Project Details
Hybrid-variable microwave quantum communication over thermal channels
Applicant
Dr. Kirill Fedorov
Subject Area
Experimental Condensed Matter Physics
Optics, Quantum Optics and Physics of Atoms, Molecules and Plasmas
Optics, Quantum Optics and Physics of Atoms, Molecules and Plasmas
Term
since 2025
Project identifier
Deutsche Forschungsgemeinschaft (DFG) - Project number 573275578
Microwave quantum networks are set to play an important role in the future quantum science and technology. They can be utilized as a versatile experimental platform for fundamental studies of quantum correlations in the presence of noise and non-Markovian effects caused by large signal delays. From the applied point of view, such networks enable distributed quantum computing architectures with superconducting circuits, thus, addressing the central scalability issue of modern quantum computers. In this project, we propose experimental studies of microwave thermal networks in the quantum, hybrid-variable, regime. The latter is outlined by the combination of continuous-variable, squeezed vacuum states and discrete-variable, Fock states.

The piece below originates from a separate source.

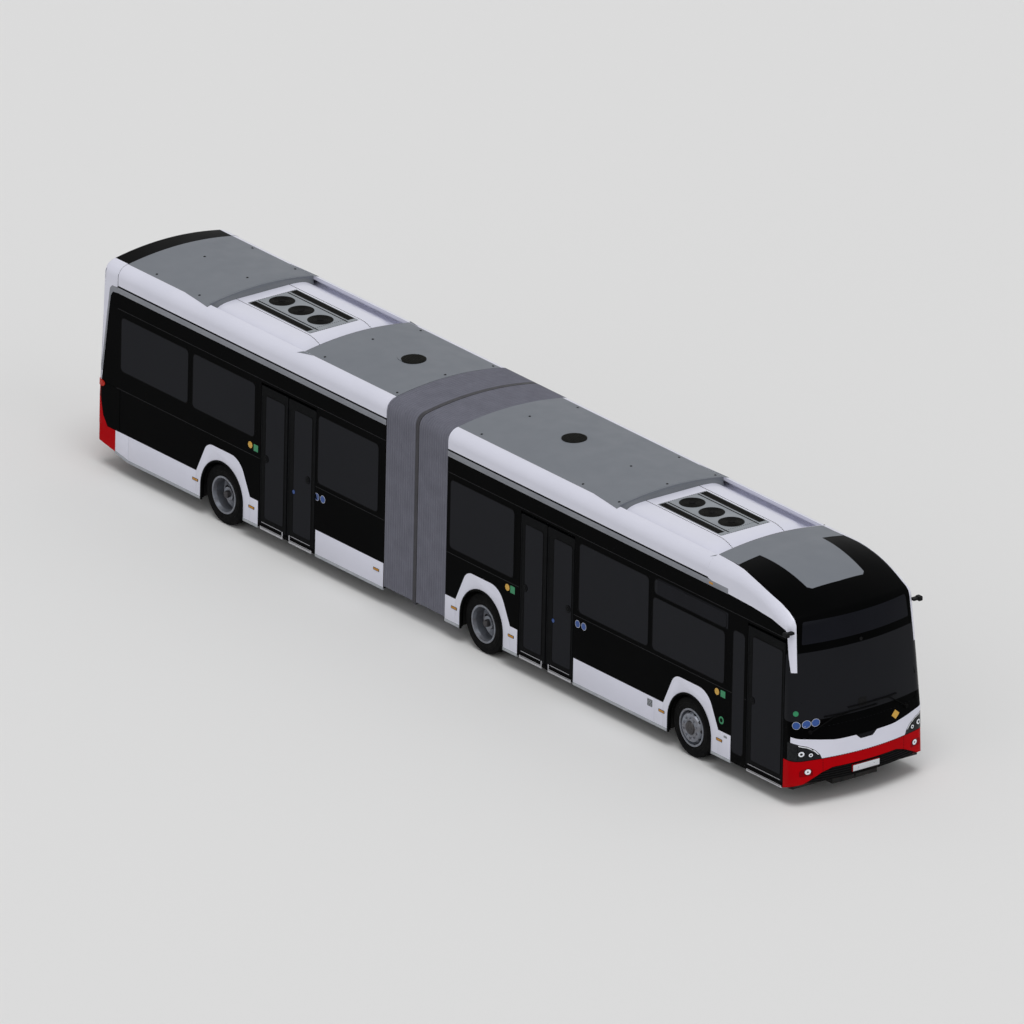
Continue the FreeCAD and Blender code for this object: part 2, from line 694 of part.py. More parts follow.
# Wheels, made about the Y axis through the wheel's centre and then moved to the axle
def turned(profile, x):
    # ring from (y, radius) corners
    face = Part.Face(Part.makePolygon([V(x, y, wheel_centre + r) for y, r in profile + profile[:1]]))
    return face.revolve(V(x, 0, wheel_centre), V(0, 1, 0), 360)


def tyre(x, outer_face):
    inner_face = outer_face - tyre_width
    shoulder = 45
    bead = rim_lip + bead_clearance
    shoulder_foot = rim_flange_radius + bead_clearance
    return turned([(outer_face - bead, bead_radius), (outer_face - bead, shoulder_foot),
                   (outer_face, wheel_centre - 95),
                   (outer_face - shoulder / 3, wheel_centre - 30), (outer_face - shoulder, wheel_centre - 1),
                   (inner_face + shoulder, wheel_centre - 1), (inner_face + shoulder / 3, wheel_centre - 30),
                   (inner_face, wheel_centre - 95), (inner_face + bead, shoulder_foot),
                   (inner_face + bead, bead_radius)], x)


def rim_barrel(x, outer_face):
    inner_face = outer_face - tyre_width
    return turned([(outer_face - 2, rim_flange_radius), (outer_face - rim_lip, rim_flange_radius),
                   (outer_face - rim_lip, bead_radius), (inner_face + rim_lip, bead_radius),
                   (inner_face + rim_lip, rim_flange_radius), (inner_face + 2, rim_flange_radius),
                   (inner_face + 2, bead_radius - rim_wall), (inner_face + 60, rim_inner_radius),
                   (outer_face - 60, rim_inner_radius), (outer_face - 2, bead_radius - rim_wall)], x)


hub_bore = stub_radius + running_clearance


def front_rim(x):
    # disc near the outer face, with the hub standing out of it
    face = tyre_outer_face
    disc = turned([(face - 75, rim_inner_radius + 2), (face - 61, rim_inner_radius + 2), (face - 28, 200),
                   (face - 28, 120), (face - 2, 112), (face - 2, 0), (face - 45, 0),
                   (face - 45, hub_bore), (face - 130, hub_bore), (face - 130, 105),
                   (face - 50, 105), (face - 42, 200)], x)
    return unite([rim_barrel(x, face), disc])


def twin_rims(x):
    # two rims bolted back to back on one hub, the outer one deeply dished
    face = tyre_outer_face
    inner_rim_face = face - tyre_width - twin_gap
    joint = face - tyre_width - twin_gap / 2
    outer_disc = turned([(face - 215, rim_inner_radius + 2), (face - 200, rim_inner_radius + 2),
                         (joint + 14, 190), (joint + 14, 118), (face - 95, 110), (face - 95, 60),
                         (face - 40, 52), (face - 40, 0), (face - 55, 0), (face - 55, hub_bore),
                         (joint - 110, hub_bore), (joint - 110, 118), (joint - 14, 118), (joint - 14, 190),
                         (inner_rim_face - 80, rim_inner_radius + 2),
                         (inner_rim_face - 65, rim_inner_radius + 2), (joint, 200)], x)
    return unite([rim_barrel(x, face), rim_barrel(x, inner_rim_face), outer_disc])


for name, x in axles.items():
    twin = name != "front"
    tyres = [tyre(x, tyre_outer_face)]
    if twin:
        tyres.append(tyre(x, tyre_outer_face - tyre_width - twin_gap))
    rim = twin_rims(x) if twin else front_rim(x)
    plural = "s" if twin else ""
    for side, turn in (("left", lambda s: s), ("right", mirrored)):
        save(f"{name}_{side}_tyre{plural}", [turn(t) for t in tyres])
        save(f"{name}_{side}_rim{plural}", [turn(rim)])


# Articulation: lower ring on the front section, upper ring on the rear one, hoop and disc between
def bellows(x0, x1):
    tube = skin(block(x0, x1, -far, far, bellows_bottom, far * 2), 0, bellows_wall)
    lips = within(block(x0, x1, -far, far, bellows_bottom, bellows_bottom + bellows_wall / 2), 5)
    lips = lips.cut(block(x0, x1, -bellows_lip, bellows_lip, 0, far))
    return unite([tube, lips])


save("bellows_front", [bellows(pivot_x + hoop_width / 2, front_end_x)])
save("bellows_rear", [bellows(rear_end_x, pivot_x - hoop_width / 2)])

hoop_region = block(pivot_x - hoop_width / 2, pivot_x + hoop_width / 2, -far, far, skirt_height, far * 2)
hoop_bar = within(block(pivot_x - hoop_width / 2, pivot_x + hoop_width / 2, -far, far, skirt_height, floor_top), 10)
disc = rod((pivot_x, 0, floor_top), (0, 0, 1), disc_radius, disc_thickness)
save("centre_hoop", [unite([skin(hoop_region, 0, hoop_depth), hoop_bar, disc])])

rear_ring_bottom = skirt_height - ring_gap - rear_ring_thickness
front_ring_bottom = rear_ring_bottom - ring_gap - front_ring_thickness


def turntable(ring_bottom, thickness, end_x):
    ring = rod((pivot_x, 0, ring_bottom), (0, 0, 1), ring_radius, thickness)
    lo, hi = sorted((pivot_x, end_x))
    arm = block(lo, hi, -beam_offset - beam_width / 2, beam_offset + beam_width / 2, ring_bottom,
                ring_bottom + thickness)
    return unite([ring, arm])


pin = rod((pivot_x, 0, front_ring_bottom), (0, 0, 1), turntable_pin_radius,
          rear_ring_bottom + rear_ring_thickness - front_ring_bottom)
pin_bore = rod((pivot_x, 0, front_ring_bottom - 10), (0, 0, 1), turntable_pin_radius + running_clearance, 200)
save("front_turntable", [turntable(front_ring_bottom, front_ring_thickness, front_end_x).cut(pin_bore)])
save("rear_turntable", [unite([turntable(rear_ring_bottom, rear_ring_thickness, rear_end_x), pin])])

# Inside: the driver's place, passenger seats, battery under the rear bench
seat_width = 450
seat_gap = 20
seat_wall_gap = 85            # from the widest line of the bus in to the outer seat
seat_depth = 420
cushion_height = 445
cushion_thickness = 60
back_height = 520
back_thickness = 50
pedestal_width = 90


def seat(x, y, floor_level):
    # seat facing forward; x is the front of the cushion, y the middle
    top = floor_level + cushion_height
    cushion = block(x - seat_depth, x, y - seat_width / 2, y + seat_width / 2, top - cushion_thickness, top)
    back = block(x - seat_depth - back_thickness, x - seat_depth, y - seat_width / 2, y + seat_width / 2,
                 top - cushion_thickness, top + back_height)
    leg = block(x - seat_depth * 0.7, x - seat_depth * 0.3, y - pedestal_width / 2, y + pedestal_width / 2,
                floor_level, top - cushion_thickness)
    return unite([cushion, back, leg])


# Seat pairs: section, sides, front of the first row's cushions, pitch, number of rows
battery_front = deck_start
battery_top = 1650
battery_half_width = bus_width / 2 - 225
seat_blocks = [
    ("front", (1,), by_mid(1350), 760, 4),
    ("front", (-1,), by_front(-2250), 760, 2),
    ("rear", (1,), by_rear(1110), 800, 4),
    ("rear", (-1,), rear_end_x - 1120, 760, 1),
    ("rear", (1, -1), battery_front + 750, 780, 1),
]
seat_row_centre = bus_width / 2 - seat_wall_gap - seat_width - seat_gap / 2


def passenger_seats(section):
    rows = []
    for part, sides, first, pitch, count in seat_blocks:
        if part == section:
            for side in sides:
                for i in range(count):
                    pair = [side * seat_row_centre + s * (seat_width + seat_gap) / 2 for s in (1, -1)]
                    rows += [seat(first + i * pitch, y, floor_top) for y in pair]
    return rows


save("front_seats", passenger_seats("front"))
save("rear_seats", passenger_seats("rear"))
save("traction_battery", [block(tail_joint_x - 180, battery_front, -battery_half_width, battery_half_width,
                                 deck_top, battery_top)])

dash = within(block(by_front(2130), nose_x, -250, bus_width, floor_top, 1120).cut(nose_underside), wall_thickness + 5)
cab_wall = within(block(by_front(700), by_front(730), 320, bus_width, floor_top, 2250), wall_thickness)
driver_seat = seat(by_front(1700), 720, floor_top)
save("driver_cab", [dash, cab_wall, driver_seat])
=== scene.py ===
import bpy, bmesh
from math import radians, sin, cos, tan, pi, sqrt, atan2
from mathutils import Matrix, Vector
from mathutils.bvhtree import BVHTree


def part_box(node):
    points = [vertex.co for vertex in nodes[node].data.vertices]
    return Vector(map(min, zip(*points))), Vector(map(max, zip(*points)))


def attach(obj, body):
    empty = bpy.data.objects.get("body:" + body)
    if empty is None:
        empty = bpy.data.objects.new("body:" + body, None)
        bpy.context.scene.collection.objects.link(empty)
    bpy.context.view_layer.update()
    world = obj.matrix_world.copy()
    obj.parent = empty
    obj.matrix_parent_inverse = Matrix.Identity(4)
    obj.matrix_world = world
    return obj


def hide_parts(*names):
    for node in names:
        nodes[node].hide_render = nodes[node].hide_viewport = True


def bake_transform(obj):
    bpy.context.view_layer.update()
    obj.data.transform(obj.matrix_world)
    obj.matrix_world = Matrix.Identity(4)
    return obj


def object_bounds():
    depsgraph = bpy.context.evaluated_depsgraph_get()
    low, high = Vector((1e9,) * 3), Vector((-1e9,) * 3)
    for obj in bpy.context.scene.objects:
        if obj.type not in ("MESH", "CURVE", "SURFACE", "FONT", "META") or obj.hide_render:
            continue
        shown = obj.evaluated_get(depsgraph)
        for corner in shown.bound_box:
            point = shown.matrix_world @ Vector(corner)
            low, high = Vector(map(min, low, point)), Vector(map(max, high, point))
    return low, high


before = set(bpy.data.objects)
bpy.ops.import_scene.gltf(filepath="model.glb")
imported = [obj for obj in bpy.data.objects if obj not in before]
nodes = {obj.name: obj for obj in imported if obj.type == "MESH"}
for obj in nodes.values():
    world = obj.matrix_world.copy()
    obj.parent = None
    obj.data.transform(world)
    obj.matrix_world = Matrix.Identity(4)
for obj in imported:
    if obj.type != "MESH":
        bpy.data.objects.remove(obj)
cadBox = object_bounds()
print("frame loaded:", len(nodes), "nodes")


# Places that everything else is set from: axles and wall planes, in metres
def middleOf(node):
    low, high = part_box(node)
    return (Vector(low) + Vector(high)) / 2


axleX = {"front": middleOf("front_left_rim").x, "mid": middleOf("mid_left_rims").x,
         "rear": middleOf("rear_left_rims").x}
wheelHeight = middleOf("front_left_rim").z
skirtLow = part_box("front_left_wall")[0][2]
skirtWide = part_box("front_left_wall")[1][1]
sideLean = radians(1.39)
noseX, tailX = cadBox[1][0], cadBox[0][0]
sections, sides = ("front", "rear"), ("right", "left")
frontBody, rearBody = "front_section", "rear_section"


def along(distance):
    return axleX["front"] + distance    # distance forward of the front axle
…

The corresponding propagating microwave states can be generated by superconducting parametric amplifiers and transmon qubits. The combination of these two different information-encoding approaches potentially allows to overcome fundamental limits of quantum communication imposed by losses and noise in microwave networks operated at elevated temperatures. The experimental demonstration of related entanglement distribution and distillation protocols, as well as hybrid-variable microwave quantum teleportation, over thermal channels represents main milestones of the current project. Its success will bring forward new fundamental understanding of nonlocal quantum physics in nonequilibrium, noisy networks and set the path towards distributed superconducting quantum systems.